§ STATED TASK:
Quote every line from the top of the listing down to and including the line that contains "floor, soft lights".
--------------------------------------------------
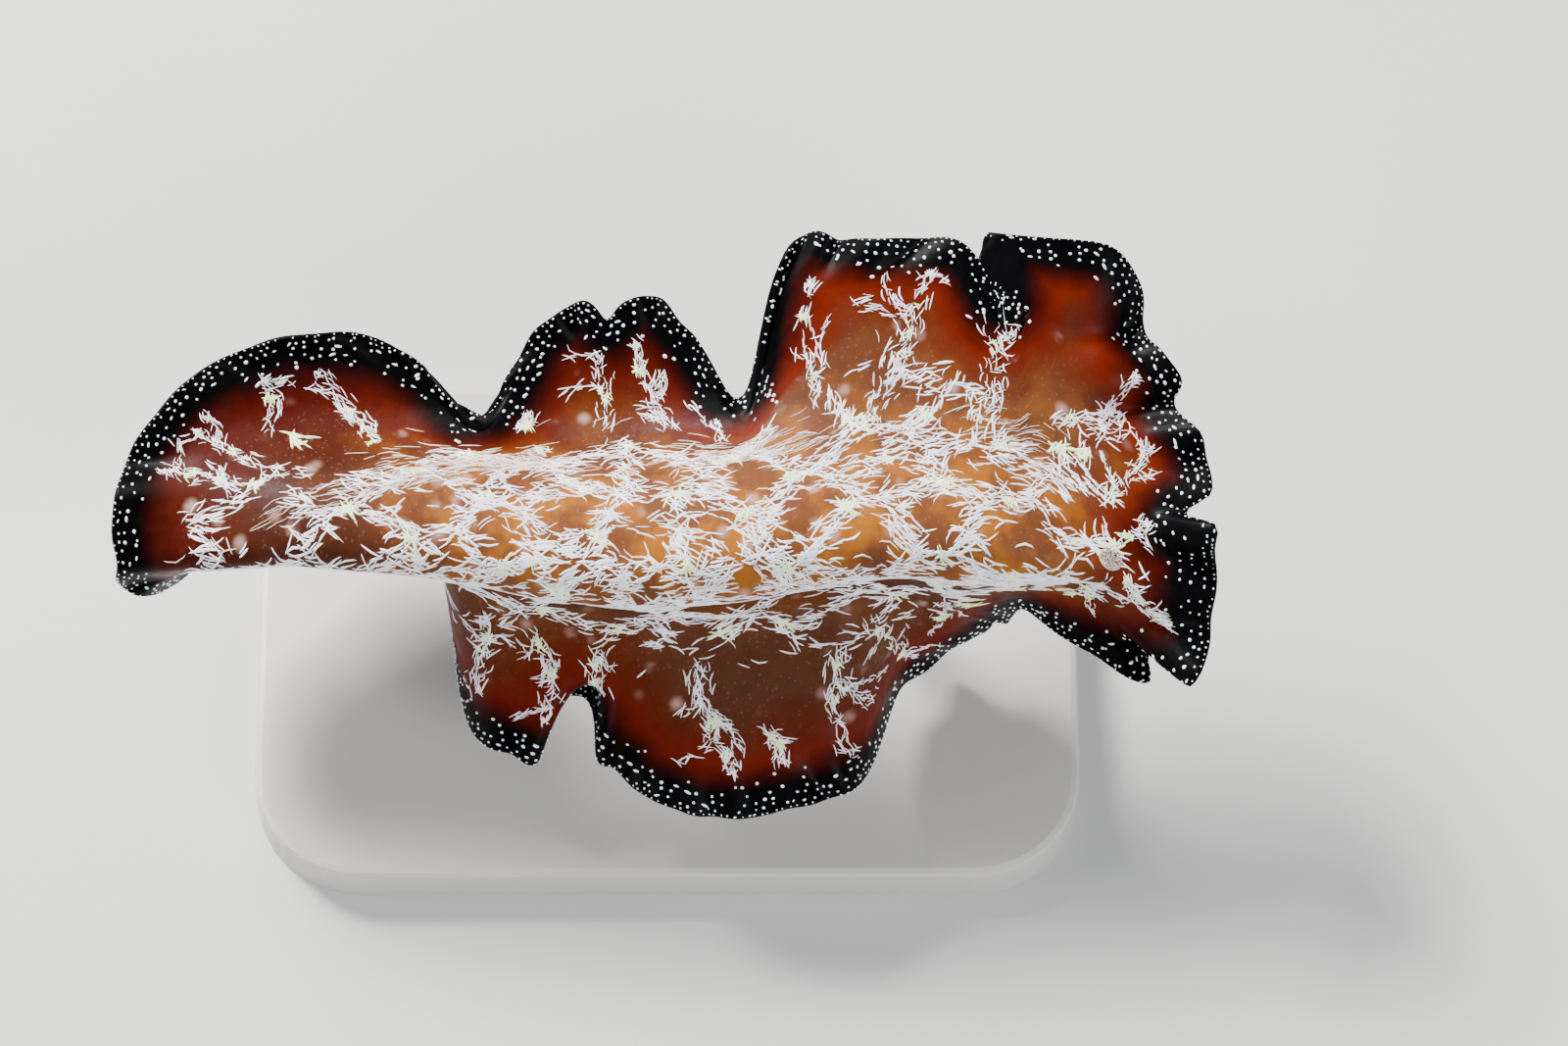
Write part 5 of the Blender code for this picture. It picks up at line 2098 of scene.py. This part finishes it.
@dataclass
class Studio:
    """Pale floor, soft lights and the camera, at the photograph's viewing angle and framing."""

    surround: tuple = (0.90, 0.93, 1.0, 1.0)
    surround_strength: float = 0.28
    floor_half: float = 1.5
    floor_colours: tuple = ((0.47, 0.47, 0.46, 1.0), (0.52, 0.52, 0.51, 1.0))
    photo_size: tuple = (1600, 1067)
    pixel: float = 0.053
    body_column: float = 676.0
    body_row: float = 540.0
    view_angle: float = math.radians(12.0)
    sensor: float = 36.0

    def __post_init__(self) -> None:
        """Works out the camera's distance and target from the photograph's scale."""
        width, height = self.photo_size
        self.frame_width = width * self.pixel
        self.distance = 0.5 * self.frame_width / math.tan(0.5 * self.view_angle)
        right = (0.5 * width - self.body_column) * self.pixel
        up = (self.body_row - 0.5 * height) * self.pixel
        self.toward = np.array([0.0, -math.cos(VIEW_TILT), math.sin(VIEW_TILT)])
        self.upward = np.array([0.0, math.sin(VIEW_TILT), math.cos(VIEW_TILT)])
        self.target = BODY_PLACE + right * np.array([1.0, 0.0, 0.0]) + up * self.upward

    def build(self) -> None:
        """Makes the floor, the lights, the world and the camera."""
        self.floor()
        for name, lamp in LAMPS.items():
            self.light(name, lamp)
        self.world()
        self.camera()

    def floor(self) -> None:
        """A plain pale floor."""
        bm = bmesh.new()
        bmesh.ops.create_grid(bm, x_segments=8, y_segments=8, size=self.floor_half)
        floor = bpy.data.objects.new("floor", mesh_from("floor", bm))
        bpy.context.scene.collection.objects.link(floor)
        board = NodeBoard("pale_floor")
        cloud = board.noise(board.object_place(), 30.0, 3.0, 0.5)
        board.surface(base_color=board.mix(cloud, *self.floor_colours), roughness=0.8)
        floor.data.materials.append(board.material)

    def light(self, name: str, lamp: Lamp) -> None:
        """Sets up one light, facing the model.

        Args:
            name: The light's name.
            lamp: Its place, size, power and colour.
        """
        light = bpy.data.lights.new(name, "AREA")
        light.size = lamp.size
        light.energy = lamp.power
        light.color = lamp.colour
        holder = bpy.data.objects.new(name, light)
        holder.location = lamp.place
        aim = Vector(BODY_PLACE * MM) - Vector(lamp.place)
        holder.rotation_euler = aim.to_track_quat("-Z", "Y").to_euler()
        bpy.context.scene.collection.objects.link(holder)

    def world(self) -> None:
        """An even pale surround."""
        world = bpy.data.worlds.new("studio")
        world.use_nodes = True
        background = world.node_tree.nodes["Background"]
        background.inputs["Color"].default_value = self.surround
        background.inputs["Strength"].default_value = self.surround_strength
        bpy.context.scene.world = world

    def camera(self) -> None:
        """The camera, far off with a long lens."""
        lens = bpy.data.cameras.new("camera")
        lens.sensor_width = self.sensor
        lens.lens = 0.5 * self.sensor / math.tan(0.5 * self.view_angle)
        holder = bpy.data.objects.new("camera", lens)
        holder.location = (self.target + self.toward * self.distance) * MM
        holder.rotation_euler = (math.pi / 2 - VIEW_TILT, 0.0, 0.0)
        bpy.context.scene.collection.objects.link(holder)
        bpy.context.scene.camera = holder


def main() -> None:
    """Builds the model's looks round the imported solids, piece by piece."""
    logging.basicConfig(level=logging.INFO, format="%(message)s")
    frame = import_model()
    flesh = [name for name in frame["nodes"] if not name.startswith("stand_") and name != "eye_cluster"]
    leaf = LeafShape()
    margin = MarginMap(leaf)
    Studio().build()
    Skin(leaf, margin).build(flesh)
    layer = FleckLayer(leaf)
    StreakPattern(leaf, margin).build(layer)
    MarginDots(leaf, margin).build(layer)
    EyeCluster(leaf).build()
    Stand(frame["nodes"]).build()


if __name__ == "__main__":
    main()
--------------------------------------------------
§ FINAL RESULT:
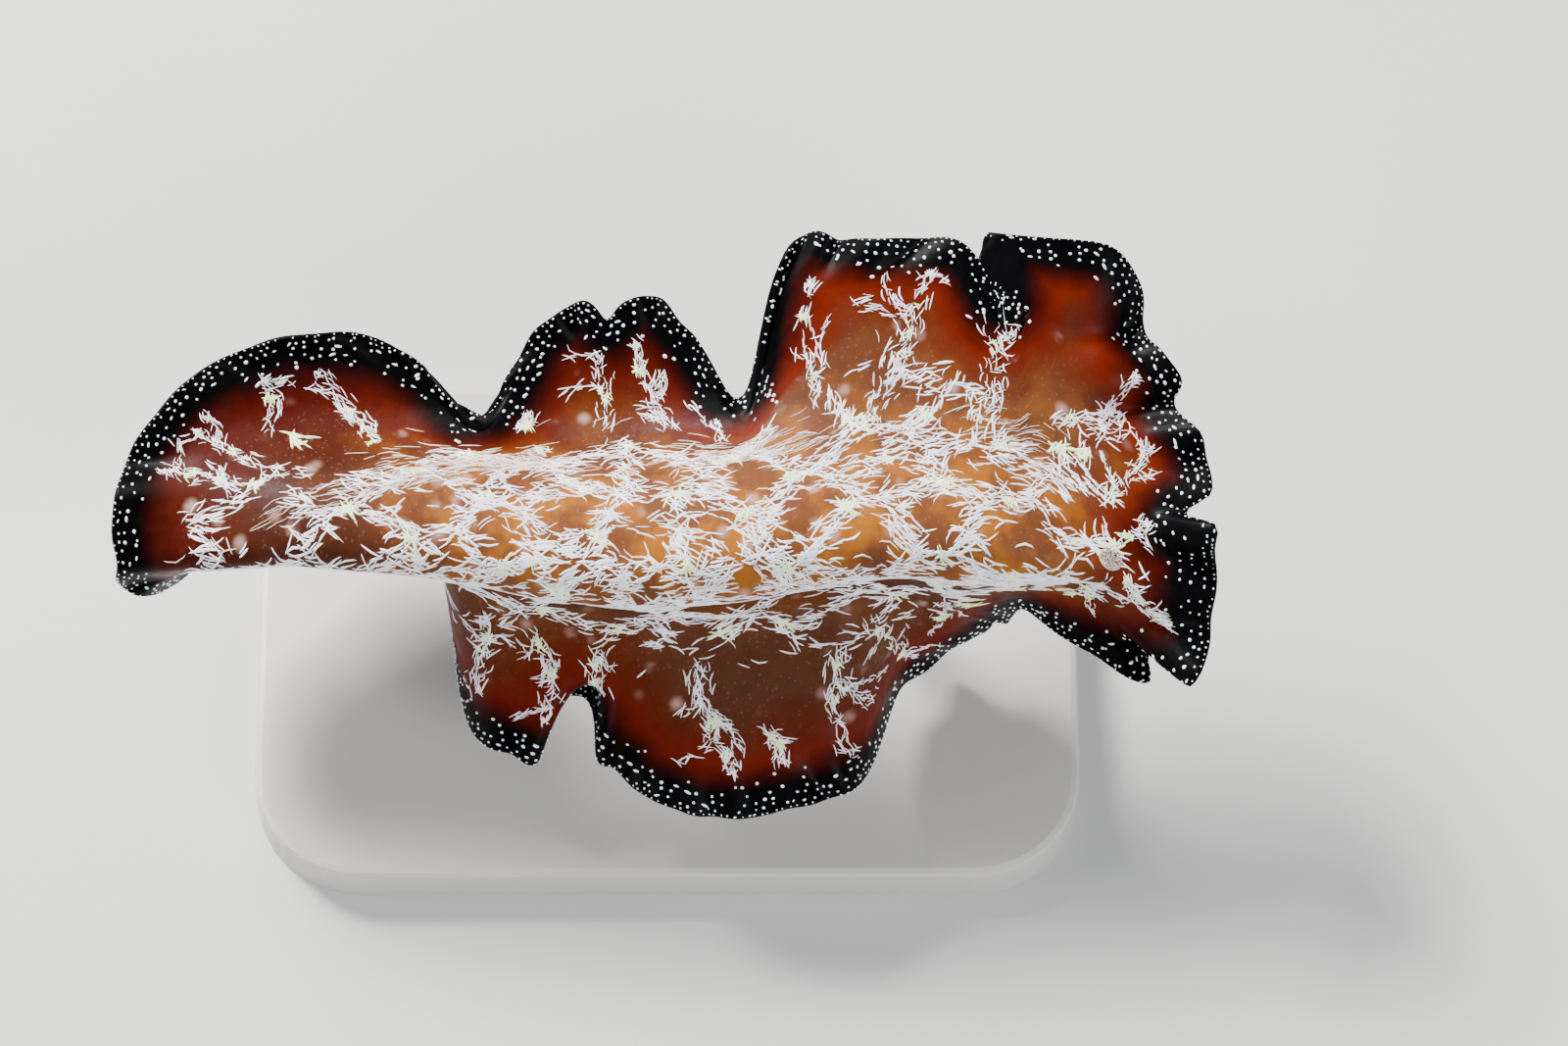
Write part 5 of the Blender code for this picture. It picks up at line 2098 of scene.py. This part finishes it.
@dataclass
class Studio:
    """Pale floor, soft lights and the camera, at the photograph's viewing angle and framing."""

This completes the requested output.